◆ Dataset excerpt:

☆ ☆ ☆ ☆ ☆ ☆ ☆

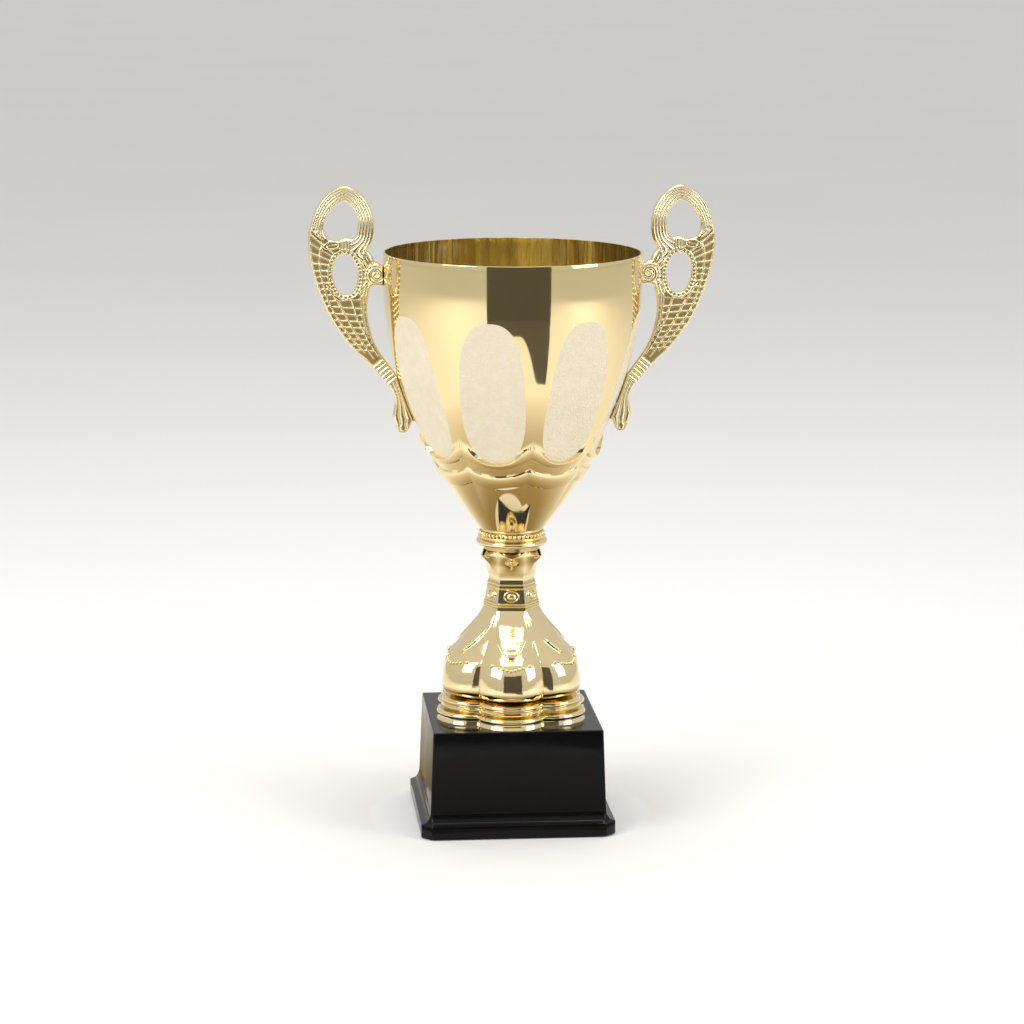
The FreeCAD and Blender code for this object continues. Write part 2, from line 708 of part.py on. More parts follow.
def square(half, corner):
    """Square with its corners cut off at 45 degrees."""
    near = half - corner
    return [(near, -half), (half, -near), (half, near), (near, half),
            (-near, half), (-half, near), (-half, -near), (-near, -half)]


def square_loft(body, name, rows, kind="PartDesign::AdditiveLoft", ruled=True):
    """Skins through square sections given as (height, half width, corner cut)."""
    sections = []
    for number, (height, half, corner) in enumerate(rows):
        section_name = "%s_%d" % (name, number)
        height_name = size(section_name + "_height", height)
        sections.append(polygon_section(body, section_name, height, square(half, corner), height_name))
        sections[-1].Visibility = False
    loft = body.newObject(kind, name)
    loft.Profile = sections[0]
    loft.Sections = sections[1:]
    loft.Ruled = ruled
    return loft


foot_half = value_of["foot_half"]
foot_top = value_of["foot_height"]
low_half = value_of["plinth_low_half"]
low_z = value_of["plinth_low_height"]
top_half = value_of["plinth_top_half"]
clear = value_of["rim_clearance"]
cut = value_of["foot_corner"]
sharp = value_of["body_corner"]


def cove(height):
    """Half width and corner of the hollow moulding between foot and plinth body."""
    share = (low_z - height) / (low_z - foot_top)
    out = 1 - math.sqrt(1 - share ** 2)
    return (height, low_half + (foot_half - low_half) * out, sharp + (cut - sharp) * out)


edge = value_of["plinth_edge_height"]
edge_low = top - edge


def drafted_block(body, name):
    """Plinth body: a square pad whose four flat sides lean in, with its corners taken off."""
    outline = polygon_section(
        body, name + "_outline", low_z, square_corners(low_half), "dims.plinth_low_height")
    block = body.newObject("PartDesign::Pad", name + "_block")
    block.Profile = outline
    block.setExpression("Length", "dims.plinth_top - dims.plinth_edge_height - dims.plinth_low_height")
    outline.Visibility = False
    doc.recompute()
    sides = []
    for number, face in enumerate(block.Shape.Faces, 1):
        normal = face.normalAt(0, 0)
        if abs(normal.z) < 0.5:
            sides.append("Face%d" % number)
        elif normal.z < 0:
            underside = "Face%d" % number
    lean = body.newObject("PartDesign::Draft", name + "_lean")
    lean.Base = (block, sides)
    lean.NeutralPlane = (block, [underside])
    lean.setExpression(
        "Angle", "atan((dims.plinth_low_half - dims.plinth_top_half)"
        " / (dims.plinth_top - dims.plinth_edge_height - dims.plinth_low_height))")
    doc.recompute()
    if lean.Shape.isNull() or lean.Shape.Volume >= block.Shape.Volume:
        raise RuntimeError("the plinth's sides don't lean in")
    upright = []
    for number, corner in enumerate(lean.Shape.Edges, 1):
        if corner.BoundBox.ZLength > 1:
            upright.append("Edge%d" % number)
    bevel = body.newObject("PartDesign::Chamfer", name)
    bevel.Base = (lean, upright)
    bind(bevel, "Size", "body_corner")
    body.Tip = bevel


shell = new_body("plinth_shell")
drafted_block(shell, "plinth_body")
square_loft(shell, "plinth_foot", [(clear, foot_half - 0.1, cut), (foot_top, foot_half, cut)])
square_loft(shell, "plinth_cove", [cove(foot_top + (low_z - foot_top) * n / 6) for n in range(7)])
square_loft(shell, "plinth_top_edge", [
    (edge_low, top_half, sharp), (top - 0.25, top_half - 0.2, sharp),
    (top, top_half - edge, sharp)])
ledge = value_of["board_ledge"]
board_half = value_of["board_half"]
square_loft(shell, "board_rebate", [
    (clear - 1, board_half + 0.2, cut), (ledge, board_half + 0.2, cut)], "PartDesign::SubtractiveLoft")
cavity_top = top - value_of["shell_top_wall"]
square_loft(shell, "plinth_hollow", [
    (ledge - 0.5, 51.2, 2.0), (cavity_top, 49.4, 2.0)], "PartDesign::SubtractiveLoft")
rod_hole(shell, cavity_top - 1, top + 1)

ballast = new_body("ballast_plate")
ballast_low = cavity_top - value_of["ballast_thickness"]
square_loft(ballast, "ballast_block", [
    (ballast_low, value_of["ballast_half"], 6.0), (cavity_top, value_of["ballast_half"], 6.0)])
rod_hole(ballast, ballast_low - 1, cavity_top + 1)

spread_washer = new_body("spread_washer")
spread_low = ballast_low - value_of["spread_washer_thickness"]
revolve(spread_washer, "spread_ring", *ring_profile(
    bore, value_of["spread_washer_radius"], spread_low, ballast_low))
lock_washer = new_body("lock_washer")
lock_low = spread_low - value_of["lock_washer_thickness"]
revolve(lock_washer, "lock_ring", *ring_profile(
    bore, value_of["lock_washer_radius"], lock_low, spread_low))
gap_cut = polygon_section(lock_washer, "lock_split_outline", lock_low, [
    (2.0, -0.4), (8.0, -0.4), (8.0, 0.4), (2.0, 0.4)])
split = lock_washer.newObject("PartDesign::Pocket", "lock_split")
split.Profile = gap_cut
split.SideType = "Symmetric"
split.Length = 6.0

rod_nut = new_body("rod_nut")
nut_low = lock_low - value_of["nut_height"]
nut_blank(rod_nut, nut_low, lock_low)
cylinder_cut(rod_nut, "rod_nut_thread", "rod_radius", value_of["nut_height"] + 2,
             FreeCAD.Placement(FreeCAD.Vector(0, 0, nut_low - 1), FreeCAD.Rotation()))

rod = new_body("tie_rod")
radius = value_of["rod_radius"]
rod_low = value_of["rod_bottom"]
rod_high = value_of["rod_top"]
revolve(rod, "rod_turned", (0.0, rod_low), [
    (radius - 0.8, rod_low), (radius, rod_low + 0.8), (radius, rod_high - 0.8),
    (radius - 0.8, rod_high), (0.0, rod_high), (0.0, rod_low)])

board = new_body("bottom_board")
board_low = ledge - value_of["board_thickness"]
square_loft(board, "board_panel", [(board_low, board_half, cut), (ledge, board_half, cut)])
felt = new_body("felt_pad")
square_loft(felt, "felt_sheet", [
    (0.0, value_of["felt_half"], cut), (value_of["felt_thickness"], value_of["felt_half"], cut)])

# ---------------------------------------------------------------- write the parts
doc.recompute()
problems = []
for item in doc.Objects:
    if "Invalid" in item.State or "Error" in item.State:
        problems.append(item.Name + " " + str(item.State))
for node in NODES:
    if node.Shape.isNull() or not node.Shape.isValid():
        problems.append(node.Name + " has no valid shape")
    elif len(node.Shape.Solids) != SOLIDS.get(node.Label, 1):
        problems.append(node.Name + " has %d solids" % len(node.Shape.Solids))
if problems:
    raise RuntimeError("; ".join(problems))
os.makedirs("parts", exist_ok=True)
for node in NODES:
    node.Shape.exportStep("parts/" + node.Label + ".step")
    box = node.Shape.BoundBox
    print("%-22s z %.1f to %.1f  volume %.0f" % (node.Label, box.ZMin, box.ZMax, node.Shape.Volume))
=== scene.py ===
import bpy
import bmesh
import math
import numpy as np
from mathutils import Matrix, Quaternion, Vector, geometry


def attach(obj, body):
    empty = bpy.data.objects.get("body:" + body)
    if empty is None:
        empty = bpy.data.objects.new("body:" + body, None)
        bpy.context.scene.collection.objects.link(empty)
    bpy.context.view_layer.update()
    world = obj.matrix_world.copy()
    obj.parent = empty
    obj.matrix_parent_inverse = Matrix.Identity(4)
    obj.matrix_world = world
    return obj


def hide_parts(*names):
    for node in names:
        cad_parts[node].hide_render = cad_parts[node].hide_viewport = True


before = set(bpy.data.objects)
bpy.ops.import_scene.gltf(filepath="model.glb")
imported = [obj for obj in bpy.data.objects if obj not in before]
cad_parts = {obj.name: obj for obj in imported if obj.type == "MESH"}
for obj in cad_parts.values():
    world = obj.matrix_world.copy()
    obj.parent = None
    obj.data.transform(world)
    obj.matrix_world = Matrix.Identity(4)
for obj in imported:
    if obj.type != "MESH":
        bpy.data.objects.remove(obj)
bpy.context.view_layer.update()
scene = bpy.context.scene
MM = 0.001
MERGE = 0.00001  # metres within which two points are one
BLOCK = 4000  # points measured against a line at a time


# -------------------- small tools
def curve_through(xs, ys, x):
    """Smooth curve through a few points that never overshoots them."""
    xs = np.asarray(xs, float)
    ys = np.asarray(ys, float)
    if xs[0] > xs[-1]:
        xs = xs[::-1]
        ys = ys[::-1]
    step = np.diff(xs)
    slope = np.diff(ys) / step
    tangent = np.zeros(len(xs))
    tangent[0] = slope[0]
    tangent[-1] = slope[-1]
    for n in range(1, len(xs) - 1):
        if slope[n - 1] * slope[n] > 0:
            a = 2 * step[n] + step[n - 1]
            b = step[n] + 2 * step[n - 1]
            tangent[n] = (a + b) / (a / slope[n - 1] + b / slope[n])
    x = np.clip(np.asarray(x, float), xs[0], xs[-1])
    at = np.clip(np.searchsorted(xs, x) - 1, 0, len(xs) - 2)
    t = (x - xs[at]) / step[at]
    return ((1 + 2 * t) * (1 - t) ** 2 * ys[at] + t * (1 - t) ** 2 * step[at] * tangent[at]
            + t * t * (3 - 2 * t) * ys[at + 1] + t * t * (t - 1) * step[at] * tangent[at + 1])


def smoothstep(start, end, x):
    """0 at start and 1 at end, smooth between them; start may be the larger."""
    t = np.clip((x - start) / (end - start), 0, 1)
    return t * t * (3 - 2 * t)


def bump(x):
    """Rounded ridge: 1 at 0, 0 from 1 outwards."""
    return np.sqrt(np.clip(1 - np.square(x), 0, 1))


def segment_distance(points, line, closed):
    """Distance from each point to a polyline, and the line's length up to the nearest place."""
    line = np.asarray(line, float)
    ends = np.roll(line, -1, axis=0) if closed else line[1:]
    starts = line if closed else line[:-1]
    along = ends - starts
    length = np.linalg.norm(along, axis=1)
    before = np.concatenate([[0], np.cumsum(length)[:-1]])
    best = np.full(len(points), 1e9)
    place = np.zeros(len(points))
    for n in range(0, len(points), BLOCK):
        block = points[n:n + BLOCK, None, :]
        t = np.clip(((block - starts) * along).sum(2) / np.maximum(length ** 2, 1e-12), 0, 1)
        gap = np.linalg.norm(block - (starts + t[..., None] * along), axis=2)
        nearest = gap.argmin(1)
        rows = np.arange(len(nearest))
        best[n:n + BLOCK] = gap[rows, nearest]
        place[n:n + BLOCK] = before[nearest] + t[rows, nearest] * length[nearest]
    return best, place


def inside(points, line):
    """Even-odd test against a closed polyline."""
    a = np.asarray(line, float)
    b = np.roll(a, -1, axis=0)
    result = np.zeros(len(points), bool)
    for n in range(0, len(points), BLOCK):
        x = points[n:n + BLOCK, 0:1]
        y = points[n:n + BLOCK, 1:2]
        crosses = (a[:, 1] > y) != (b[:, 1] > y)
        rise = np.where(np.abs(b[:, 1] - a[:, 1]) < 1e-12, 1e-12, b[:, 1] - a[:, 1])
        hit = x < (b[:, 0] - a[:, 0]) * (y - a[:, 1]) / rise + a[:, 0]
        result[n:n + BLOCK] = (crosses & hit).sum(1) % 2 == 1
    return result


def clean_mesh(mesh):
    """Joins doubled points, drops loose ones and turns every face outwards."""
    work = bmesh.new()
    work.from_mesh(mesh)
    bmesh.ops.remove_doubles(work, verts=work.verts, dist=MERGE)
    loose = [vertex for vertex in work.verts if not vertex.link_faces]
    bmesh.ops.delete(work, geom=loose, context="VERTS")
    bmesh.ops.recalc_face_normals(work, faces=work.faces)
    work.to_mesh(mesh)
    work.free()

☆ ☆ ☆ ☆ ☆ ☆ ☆

◆ Work required:
Look above for the line containing "for item in". Output from there through the line containing "BLOCK = 4000", exactly and inclusively.

◆ Task response:
for item in doc.Objects:
    if "Invalid" in item.State or "Error" in item.State:
        problems.append(item.Name + " " + str(item.State))
for node in NODES:
    if node.Shape.isNull() or not node.Shape.isValid():
        problems.append(node.Name + " has no valid shape")
    elif len(node.Shape.Solids) != SOLIDS.get(node.Label, 1):
        problems.append(node.Name + " has %d solids" % len(node.Shape.Solids))
if problems:
    raise RuntimeError("; ".join(problems))
os.makedirs("parts", exist_ok=True)
for node in NODES:
    node.Shape.exportStep("parts/" + node.Label + ".step")
    box = node.Shape.BoundBox
    print("%-22s z %.1f to %.1f  volume %.0f" % (node.Label, box.ZMin, box.ZMax, node.Shape.Volume))
=== scene.py ===
import bpy
import bmesh
import math
import numpy as np
from mathutils import Matrix, Quaternion, Vector, geometry


def attach(obj, body):
    empty = bpy.data.objects.get("body:" + body)
    if empty is None:
        empty = bpy.data.objects.new("body:" + body, None)
        bpy.context.scene.collection.objects.link(empty)
    bpy.context.view_layer.update()
    world = obj.matrix_world.copy()
    obj.parent = empty
    obj.matrix_parent_inverse = Matrix.Identity(4)
    obj.matrix_world = world
    return obj


def hide_parts(*names):
    for node in names:
        cad_parts[node].hide_render = cad_parts[node].hide_viewport = True


before = set(bpy.data.objects)
bpy.ops.import_scene.gltf(filepath="model.glb")
imported = [obj for obj in bpy.data.objects if obj not in before]
cad_parts = {obj.name: obj for obj in imported if obj.type == "MESH"}
for obj in cad_parts.values():
    world = obj.matrix_world.copy()
    obj.parent = None
    obj.data.transform(world)
    obj.matrix_world = Matrix.Identity(4)
for obj in imported:
    if obj.type != "MESH":
        bpy.data.objects.remove(obj)
bpy.context.view_layer.update()
scene = bpy.context.scene
MM = 0.001
MERGE = 0.00001  # metres within which two points are one
BLOCK = 4000  # points measured against a line at a time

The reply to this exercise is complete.